→ SHORT EXERCISE
Check every line of the data below for the string "JSON", and copy the ones that hold it.

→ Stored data
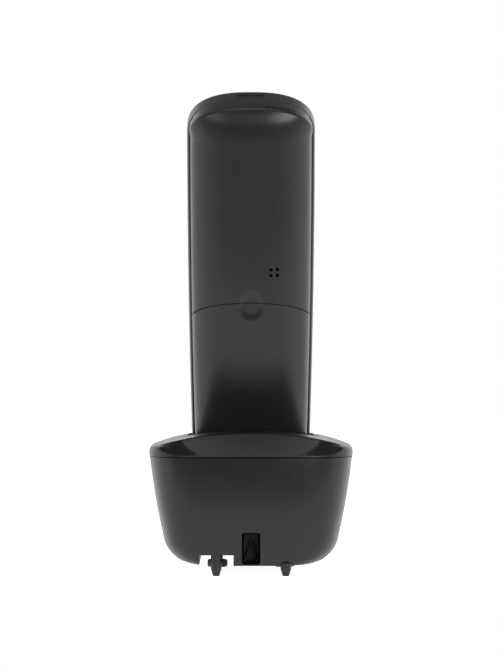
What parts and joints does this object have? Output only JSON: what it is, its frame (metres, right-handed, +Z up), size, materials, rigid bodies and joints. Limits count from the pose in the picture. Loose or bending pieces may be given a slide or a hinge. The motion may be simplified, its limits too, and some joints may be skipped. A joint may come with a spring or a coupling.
{
  "type": "cordless telephone",
  "caption": "Cordless telephone handset leaning back in the cup of its charging base station, with keypad, display, sliding battery cover and sprung charging contacts.",
  "frame": {"origin": "on the floor, under the middle of the whole phone's box", "axes": "+Z up; -Y towards the keypad side, +Y towards the back; +X across, to the right as the keypad is seen from the front"},
  "size_m": [0.0792, 0.0988, 0.1841],
  "materials": {
    "case_plastic": "fine moulded satin texture, near black",
    "base_plastic": "fine moulded satin texture, near black",
    "key_plastic": "satin moulded plastic, dark grey",
    "talk_key_plastic": "satin moulded plastic, muted green",
    "end_key_plastic": "satin moulded plastic, muted red",
    "window_plastic": "polished clear plastic with a dark printed border",
    "lens_plastic": "smoked translucent plastic",
    "lcd_glass": "grey-green reflective liquid crystal display",
    "key_mat_rubber": "grey silicone rubber",
    "circuit_board": "green solder mask on glass-epoxy board",
    "nickel": "nickel-plated spring steel",
    "contact_gold": "gold-coloured plated contact",
    "screw_steel": "zinc-plated steel",
    "cell_wrap": "shrink film over a steel can",
    "foot_rubber": "black moulded rubber",
    "socket_plastic": "black moulded plastic"
  },
  "bodies": {
    "base": {"base_top_cover": "base_plastic", "base_lower_housing": "base_plastic", "base_board": "circuit_board", "charge_board": "circuit_board", "lead_socket": "socket_plastic", "status_light": "lens_plastic", "rubber_foot_left": "foot_rubber", "rubber_foot_right": "foot_rubber", "base_screw_left": "screw_steel", "base_screw_right": "screw_steel"},
    "handset": {"handset_front_case": "case_plastic", "handset_rear_case": "case_plastic", "display_window": "window_plastic", "lcd_module": "lcd_glass", "key_mat": "key_mat_rubber", "handset_board": "circuit_board", "earpiece_speaker": "nickel", "ringer_speaker": "nickel", "microphone": "nickel", "ringer_light_bar": "lens_plastic", "battery_cell_left": "cell_wrap", "battery_cell_right": "cell_wrap", "battery_spring_left": "nickel", "battery_spring_right": "nickel", "battery_plate_left": "nickel", "battery_plate_right": "nickel", "handset_charge_plate_left": "contact_gold", "handset_charge_plate_right": "contact_gold", "handset_screw_left": "screw_steel", "handset_screw_right": "screw_steel"},
    "battery_cover": {"battery_cover": "case_plastic"},
    "page_button": {"page_button": "key_plastic"},
    "charge_pin_left": {"charge_pin_left": "contact_gold"},
    "charge_pin_right": {"charge_pin_right": "contact_gold"},
    "key_star": {"key_star": "key_plastic"},
    "key_0": {"key_0": "key_plastic"},
    "key_hash": {"key_hash": "key_plastic"},
    "key_1": {"key_1": "key_plastic"},
    "key_2": {"key_2": "key_plastic"},
    "key_3": {"key_3": "key_plastic"},
    "key_4": {"key_4": "key_plastic"},
    "key_5": {"key_5": "key_plastic"},
    "key_6": {"key_6": "key_plastic"},
    "key_7": {"key_7": "key_plastic"},
    "key_8": {"key_8": "key_plastic"},
    "key_9": {"key_9": "key_plastic"},
    "key_talk": {"key_talk": "talk_key_plastic"},
    "key_end": {"key_end": "end_key_plastic"},
    "key_soft_left": {"key_soft_left": "key_plastic"},
    "key_soft_right": {"key_soft_right": "key_plastic"},
    "key_rocker": {"key_rocker": "key_plastic"}
  },
  "joints": [
    {"name": "handset_lift", "type": "slide", "parent": "base", "child": "handset", "axis": [0, 0.4226, 0.9063], "range_m": [0, 0.045]},
    {"name": "battery_cover_slide", "type": "slide", "parent": "handset", "child": "battery_cover", "axis": [0, -0.4226, -0.9063], "range_m": [0, 0.006]},
    {"name": "key_star_press", "type": "slide", "parent": "handset", "child": "key_star", "axis": [0, 0.9063, -0.4226], "range_m": [0, 0.0006], "stiffness_N_per_m": 1800},
    {"name": "key_0_press", "type": "slide", "parent": "handset", "child": "key_0", "axis": [0, 0.9063, -0.4226], "range_m": [0, 0.0006], "stiffness_N_per_m": 1800},
    {"name": "key_hash_press", "type": "slide", "parent": "handset", "child": "key_hash", "axis": [0, 0.9063, -0.4226], "range_m": [0, 0.0006], "stiffness_N_per_m": 1800},
    {"name": "key_1_press", "type": "slide", "parent": "handset", "child": "key_1", "axis": [0, 0.9063, -0.4226], "range_m": [0, 0.0006], "stiffness_N_per_m": 1800},
    {"name": "key_2_press", "type": "slide", "parent": "handset", "child": "key_2", "axis": [0, 0.9063, -0.4226], "range_m": [0, 0.0006], "stiffness_N_per_m": 1800},
    {"name": "key_3_press", "type": "slide", "parent": "handset", "child": "key_3", "axis": [0, 0.9063, -0.4226], "range_m": [0, 0.0006], "stiffness_N_per_m": 1800},
    {"name": "key_4_press", "type": "slide", "parent": "handset", "child": "key_4", "axis": [0, 0.9063, -0.4226], "range_m": [0, 0.0006], "stiffness_N_per_m": 1800},
    {"name": "key_5_press", "type": "slide", "parent": "handset", "child": "key_5", "axis": [0, 0.9063, -0.4226], "range_m": [0, 0.0006], "stiffness_N_per_m": 1800},
    {"name": "key_6_press", "type": "slide", "parent": "handset", "child": "key_6", "axis": [0, 0.9063, -0.4226], "range_m": [0, 0.0006], "stiffness_N_per_m": 1800},
    {"name": "key_7_press", "type": "slide", "parent": "handset", "child": "key_7", "axis": [0, 0.9063, -0.4226], "range_m": [0, 0.0006], "stiffness_N_per_m": 1800},
    {"name": "key_8_press", "type": "slide", "parent": "handset", "child": "key_8", "axis": [0, 0.9063, -0.4226], "range_m": [0, 0.0006], "stiffness_N_per_m": 1800},
    {"name": "key_9_press", "type": "slide", "parent": "handset", "child": "key_9", "axis": [0, 0.9063, -0.4226], "range_m": [0, 0.0006], "stiffness_N_per_m": 1800},
    {"name": "key_talk_press", "type": "slide", "parent": "handset", "child": "key_talk", "axis": [0, 0.9063, -0.4226], "range_m": [0, 0.0006], "stiffness_N_per_m": 1800},
    {"name": "key_end_press", "type": "slide", "parent": "handset", "child": "key_end", "axis": [0, 0.9063, -0.4226], "range_m": [0, 0.0006], "stiffness_N_per_m": 1800},
    {"name": "key_soft_left_press", "type": "slide", "parent": "handset", "child": "key_soft_left", "axis": [0, 0.9063, -0.4226], "range_m": [0, 0.0006], "stiffness_N_per_m": 1800},
    {"name": "key_soft_right_press", "type": "slide", "parent": "handset", "child": "key_soft_right", "axis": [0, 0.9063, -0.4226], "range_m": [0, 0.0006], "stiffness_N_per_m": 1800},
    {"name": "key_rocker_tilt", "type": "hinge", "parent": "handset", "child": "key_rocker", "pos_m": [0, 0.00211, 0.1241], "axis": [1, 0, 0], "range_deg": [-3.5, 3.5], "stiffness_Nm_per_rad": 0.12},
    {"name": "page_button_press", "type": "slide", "parent": "base", "child": "page_button", "axis": [0, 0.5, -0.866], "range_m": [0, 0.0007], "stiffness_N_per_m": 1500},
    {"name": "charge_pin_left_press", "type": "slide", "parent": "base", "child": "charge_pin_left", "axis": [0, -0.4226, -0.9063], "range_m": [0, 0.0012], "stiffness_N_per_m": 400},
    {"name": "charge_pin_right_press", "type": "slide", "parent": "base", "child": "charge_pin_right", "axis": [0, -0.4226, -0.9063], "range_m": [0, 0.0012], "stiffness_N_per_m": 400}
  ]
}
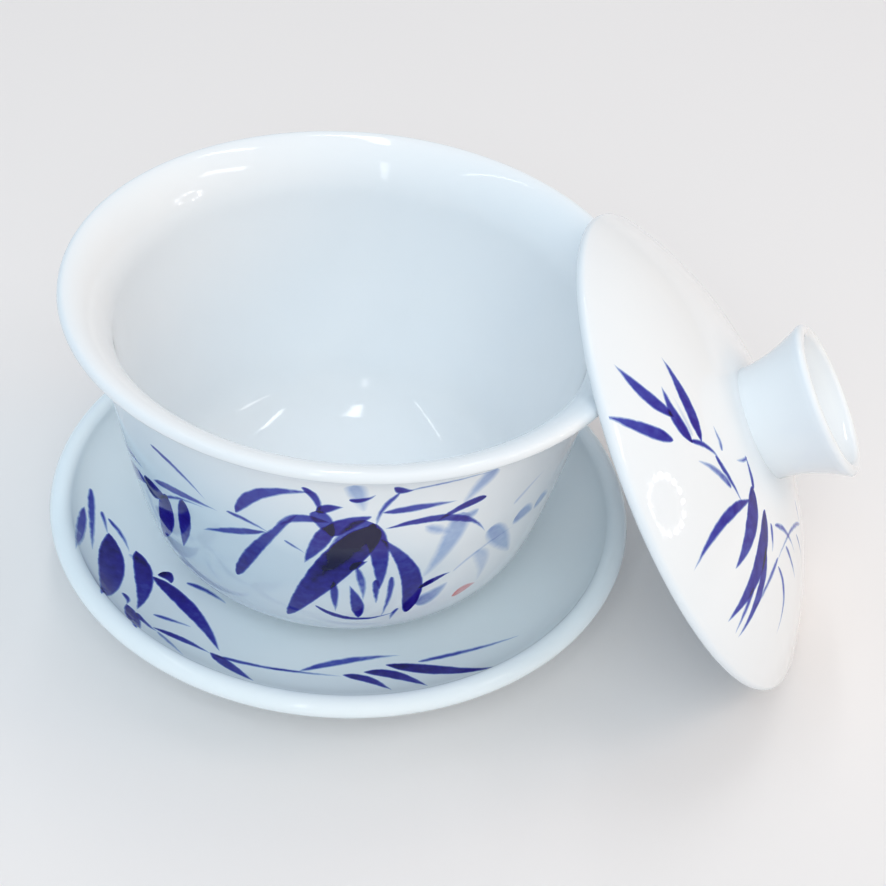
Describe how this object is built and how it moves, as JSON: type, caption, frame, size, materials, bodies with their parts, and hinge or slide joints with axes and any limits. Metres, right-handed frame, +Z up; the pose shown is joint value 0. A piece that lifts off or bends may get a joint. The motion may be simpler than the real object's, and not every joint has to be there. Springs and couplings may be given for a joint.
{
  "type": "gaiwan",
  "caption": "Porcelain gaiwan: deep tea bowl with a flared lip on a footed saucer, its domed lid with an open ring knob leaning on the bowl.",
  "frame": {"origin": "on the bowl's axis, at the centre of the saucer's foot ring, on the table", "axes": "+Z up along the bowl's axis, +X towards the side where the lid leans, +Y away from the viewer"},
  "size_m": [0.1433, 0.1066, 0.0725],
  "materials": {
    "glaze": "glossy clear glaze on white porcelain, painted under it in cobalt blue",
    "biscuit": "unglazed, fine and matt"
  },
  "bodies": {
    "saucer": {"saucer": "glaze", "saucer_foot_ring": "biscuit"},
    "bowl": {"bowl": "glaze", "bowl_foot_ring": "biscuit"},
    "lid": {"lid": "glaze", "lid_knob": "glaze"}
  },
  "joints": [
    {"name": "bowl_lift", "type": "slide", "parent": "saucer", "child": "bowl", "axis": [0, 0, 1], "range_m": [0, 0.07]},
    {"name": "lid_lift", "type": "slide", "parent": "bowl", "child": "lid", "axis": [0.8166, 0, 0.5772], "range_m": [0, 0.06]}
  ]
}
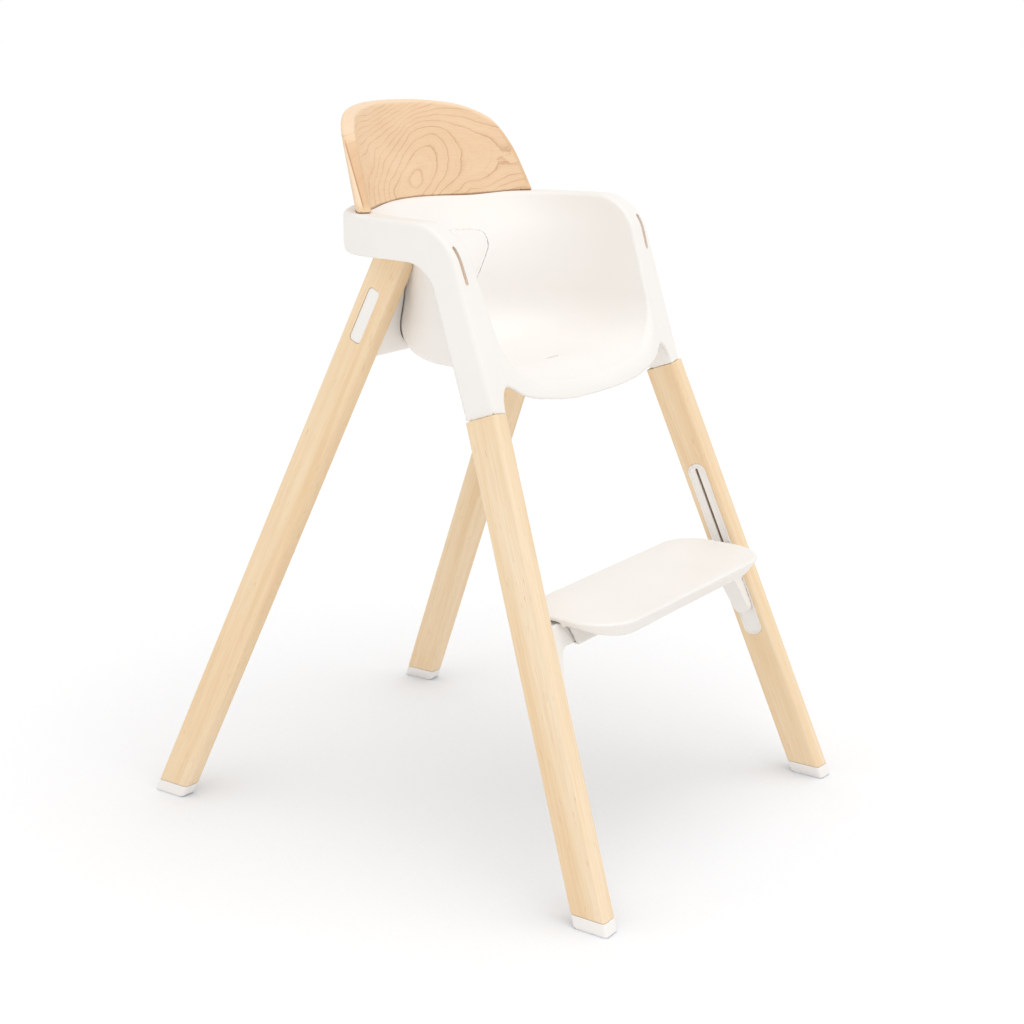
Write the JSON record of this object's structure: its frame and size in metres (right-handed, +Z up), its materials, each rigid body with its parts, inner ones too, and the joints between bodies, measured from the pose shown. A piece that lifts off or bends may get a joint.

→ RIGHT ANSWER
What parts and joints does this object have? Output only JSON: what it is, its frame (metres, right-handed, +Z up), size, materials, rigid bodies and joints. Limits count from the pose in the picture. Loose or bending pieces may be given a slide or a hinge. The motion may be simplified, its limits too, and some joints may be skipped. A joint may come with a spring or a coupling.
Describe how this object is built and how it moves, as JSON: type, caption, frame, size, materials, bodies with their parts, and hinge or slide joints with axes and any limits. Metres, right-handed frame, +Z up; the pose shown is joint value 0. A piece that lifts off or bends may get a joint. The motion may be simpler than the real object's, and not every joint has to be there. Springs and couplings may be given for a joint.
Write the JSON record of this object's structure: its frame and size in metres (right-handed, +Z up), its materials, each rigid body with its parts, inner ones too, and the joints between bodies, measured from the pose shown. A piece that lifts off or bends may get a joint.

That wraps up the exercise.